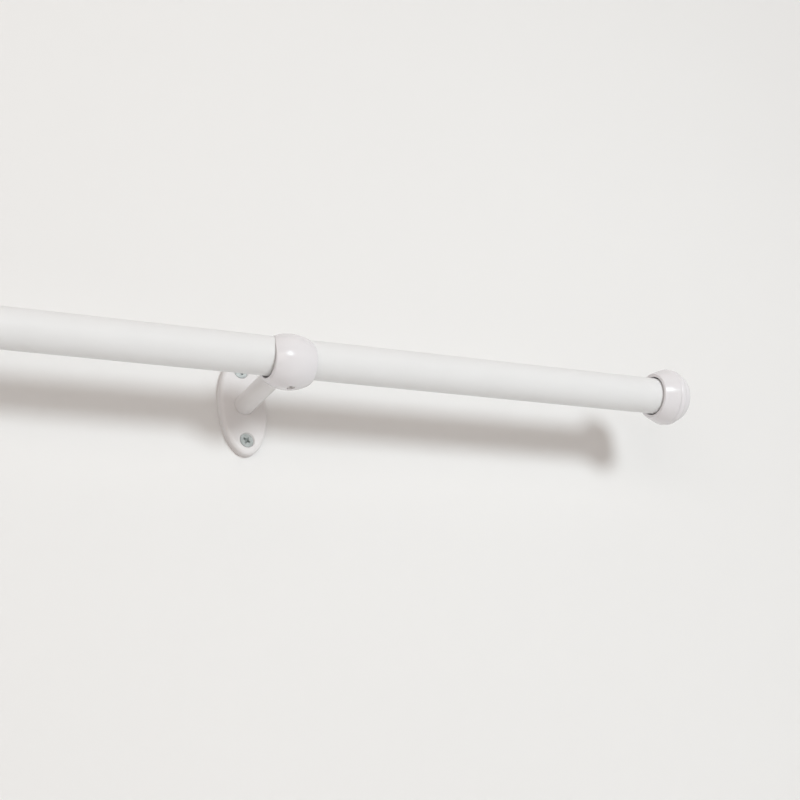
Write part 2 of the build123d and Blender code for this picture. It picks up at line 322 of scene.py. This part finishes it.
def wall_paint():
    """Matt paint. Far from the rod it shows as the plain backdrop. Its back is clear, so that the brackets'
    backs show. So is its front to short rays, so that light gets into a plate's hollow back.
    """
    paint, tree, shader, coords = start_material("wall_paint")
    paint.cycles.emission_sampling = "NONE"
    colour = tint(tree, noise(tree, coords, *WALL_PATCHES), shaded(WALL_COLOUR, WALL_MOTTLE), WALL_COLOUR)
    link(tree, (colour, shader.inputs["Base Color"]))
    shader.inputs["Roughness"].default_value = WALL_ROUGHNESS
    shader.inputs["Specular IOR Level"].default_value = WALL_SPECULAR
    bump(tree, noise(tree, coords, *WALL_GRAIN), shader, WALL_GRAIN_DEPTH, WALL_GRAIN_STRENGTH)
    spot = tree.nodes.new("ShaderNodeNewGeometry")
    away = add_node(tree, "ShaderNodeVectorMath", operation="LENGTH")
    reach = {"From Min": FADE_START, "From Max": FADE_END}
    far = add_node(tree, "ShaderNodeMapRange", interpolation_type="SMOOTHSTEP", **reach)
    seen = add_node(tree, "ShaderNodeMath", operation="MULTIPLY")
    plain = add_node(tree, "ShaderNodeEmission", Color=(*BACKDROP, 1.0), Strength=1.0)
    front = tree.nodes.new("ShaderNodeMixShader")
    path = tree.nodes.new("ShaderNodeLightPath")
    near = add_node(tree, "ShaderNodeMath", operation="LESS_THAN")
    near.inputs[1].default_value = SHORT_RAY
    open_side = add_node(tree, "ShaderNodeMath", operation="MAXIMUM")
    clear = tree.nodes.new("ShaderNodeBsdfTransparent")
    pick = tree.nodes.new("ShaderNodeMixShader")
    link(tree, (spot.outputs["Position"], away.inputs[0]), (away.outputs["Value"], far.inputs["Value"]),
         (far.outputs["Result"], seen.inputs[0]), (studio_ray(tree), seen.inputs[1]),
         (seen.outputs[0], front.inputs["Fac"]), (shader.outputs["BSDF"], front.inputs[1]),
         (plain.outputs["Emission"], front.inputs[2]), (path.outputs["Ray Length"], near.inputs[0]),
         (spot.outputs["Backfacing"], open_side.inputs[0]), (near.outputs[0], open_side.inputs[1]),
         (open_side.outputs[0], pick.inputs["Fac"]), (front.outputs["Shader"], pick.inputs[1]),
         (clear.outputs["BSDF"], pick.inputs[2]),
         (pick.outputs["Shader"], tree.nodes["Material Output"].inputs["Surface"]))
    return paint


def wall_mesh():
    """The wall, the curve at its foot and the floor, as one smooth sheet."""
    profile = [(WALL_Y, WALL_TOP), (WALL_Y, CURVE_TOP)]
    for step in range(1, CURVE_STEPS + 1):
        turn = radians(90 * step / CURVE_STEPS)
        profile.append((WALL_Y - CURVE_RADIUS * (1 - cos(turn)), CURVE_TOP - CURVE_RADIUS * sin(turn)))
    profile.append((FLOOR_FRONT, CURVE_TOP - CURVE_RADIUS))
    points = [(x, y, z) for x in (-WALL_HALF_WIDTH, WALL_HALF_WIDTH) for y, z in profile]
    count = len(profile)
    mesh = bpy.data.meshes.new("wall")
    mesh.from_pydata(points, [], [(i, i + 1, count + i + 1, count + i) for i in range(count - 1)])
    for face in mesh.polygons:
        face.use_smooth = True
    mesh.materials.append(wall_paint())
    return mesh


def area_lamp(name, place, aim, size, power, shape, colour):
    """A soft lamp that looks at a point."""
    data = bpy.data.lights.new(name, "AREA")
    data.color = colour
    data.shape = shape
    data.size = size
    data.energy = power
    lamp = bpy.data.objects.new(name, data)
    lamp.location = place
    lamp.rotation_euler = (Vector(aim) - Vector(place)).to_track_quat("-Z", "Y").to_euler()
    scene.collection.objects.link(lamp)
    return lamp


# The CAD nodes' finishes, by the start of a node's name. The screws that FINISHES doesn't name are zinc.
TUBE_PAINT = powder_coat("satin_powder_coat", TUBE_WHITE, (0.50, 0.60))
BRACKET_PAINT = powder_coat("bracket_powder_coat", BRACKET_WHITE, (0.33, 0.41))
PLASTIC = finish("gloss_white_plastic", shaded(PLASTIC_WHITE, MOTTLE), PLASTIC_WHITE, (0.16, 0.22),
                 mottle=(60.0, 2.0), patches=(220.0, 2.0), relief=(90.0, 1.0), depth=0.00006, strength=0.25)
ZINC = finish("bright_zinc", ZINC_DARK, ZINC_LIGHT, (0.34, 0.50), mottle=(420.0, 3.0), patches=(700.0, 2.0),
              relief=(1500.0, 2.0), depth=0.00008, strength=0.5, metallic=0.7)
FINISHES = {"rod_tube": TUBE_PAINT, "wall_plate": BRACKET_PAINT, "arm_left": BRACKET_PAINT,
            "arm_right": BRACKET_PAINT, "lock_screw": BRACKET_PAINT, "holder_ring": PLASTIC,
            "end_cap": PLASTIC}
for name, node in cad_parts.items():
    material = next((m for start, m in FINISHES.items() if name.startswith(start)), ZINC)
    node.data.materials.clear()
    node.data.materials.append(material)

# The threaded wall screws, in their CAD nodes' places.
screw_mesh = wall_screw_mesh()
for name, turn in CROSS_TURNS.items():
    low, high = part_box(name)
    screw = bpy.data.objects.new("threaded_" + name, screw_mesh)
    place = Vector(((low[0] + high[0]) / 2, low[1], (low[2] + high[2]) / 2))
    screw.matrix_world = Matrix.Translation(place) @ Matrix.Rotation(radians(-turn), 4, "Y")
    scene.collection.objects.link(screw)
    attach(screw, "rod_on_brackets")
    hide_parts(name)

wall = bpy.data.objects.new("wall", wall_mesh())
scene.collection.objects.link(wall)

# The key gives no highlights, and the shine gives nothing else.
key = area_lamp("key", KEY_PLACE, FRONT_AIM, KEY_SIZE, KEY_POWER, "DISK", KEY_COLOUR)
key.visible_glossy = False
shine = area_lamp("shine", SHINE_PLACE, FRONT_AIM, SHINE_SIZE, SHINE_POWER, "DISK", KEY_COLOUR)
shine.visible_diffuse = False
area_lamp("side", SIDE_PLACE, SIDE_AIM, SIDE_SIZE, SIDE_POWER, "SQUARE", FILL_COLOUR)
area_lamp("top", TOP_PLACE, TOP_AIM, TOP_SIZE, TOP_POWER, "SQUARE", FILL_COLOUR)

# The world lights evenly, and shows as a pale backdrop.
world = bpy.data.worlds.new("studio")
scene.world = world
world.use_nodes = True
tree = world.node_tree
light = tree.nodes["Background"]
light.inputs["Color"].default_value = (*FILL_COLOUR, 1.0)
light.inputs["Strength"].default_value = WORLD_LIGHT
shown = add_node(tree, "ShaderNodeBackground", Color=(*BACKDROP, 1.0), Strength=1.0)
mix = tree.nodes.new("ShaderNodeMixShader")
link(tree, (studio_ray(tree), mix.inputs["Fac"]), (light.outputs["Background"], mix.inputs[1]),
     (shown.outputs["Background"], mix.inputs[2]),
     (mix.outputs["Shader"], tree.nodes["World Output"].inputs["Surface"]))

camera_data = bpy.data.cameras.new("camera")
camera_data.lens = CAMERA_LENS
camera_data.sensor_width = CAMERA_SENSOR
camera = bpy.data.objects.new("camera", camera_data)
camera.location = CAMERA_PLACE
camera.rotation_euler = [radians(a) for a in CAMERA_TURN]
scene.collection.objects.link(camera)
scene.camera = camera

scene.view_settings.view_transform = "Standard"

§ **Problem to solve**: Pull every line containing "scene" out of the data above.

§ **Exercise answer**:
Write part 2 of the build123d and Blender code for this picture. It picks up at line 322 of scene.py. This part finishes it.
    scene.collection.objects.link(lamp)
    scene.collection.objects.link(screw)
scene.collection.objects.link(wall)
scene.world = world
scene.collection.objects.link(camera)
scene.camera = camera
scene.view_settings.view_transform = "Standard"